Mr Allen also said they are excited about of getting their Permanent Residency so they can truly call The Bahamas home.
"We are walking from this building over to the Passport Office, and I will put my fingerprints down and become an official resident of The Bahamas. It was a lifelong dream to accomplish that and now we will be able to call The Bahamas home," he said.
"I came here at age 12 and saw Walker's and promised myself that some day I would buy this island. And last year that came true when we closed on it," he recalled.
"I want to be part of the future and we are going to be a big part of it with Walkers. We believe that it is the gateway that has been shut down for way too long. Everyone coming over to Abaco, Eleuthera, and the Exumas, they go right by us," he said.
Mr Allen said that they hope to bring back fishing tournaments and weddings.

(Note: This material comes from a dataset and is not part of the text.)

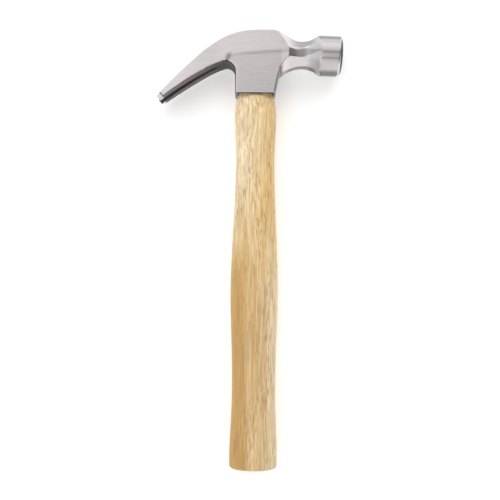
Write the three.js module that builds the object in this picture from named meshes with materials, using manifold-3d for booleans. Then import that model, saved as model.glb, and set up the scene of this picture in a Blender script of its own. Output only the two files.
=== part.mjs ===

He said plans include renovating the church building, building a small hotel, villas, and spa.
"Bear with us with a little time and money and it will happen," he said.
Minister Kwasi Thompson said government is pleased to have persons such as the Allens in The Bahamas.
"The contribution that he has made, not just to education, but a significant contribution with matching MOE with respect to tablets will benefit hundreds, and put tablets in the hands of young people in Freeport and other parts of Bahamas, and also his dedication to the Bahamas to redeveloping Walker's Cay," he said.
"Today we will be able to see hundreds benefit from the use of technology they would not have or be exposed in the educational sector," he said.
"We have determined that GB is a going to be developed into a Tech hub... What is happening here today is so important because if we are truly going to develop ourselves we have to have the human capital and skill in our young people," Mr Thompson said.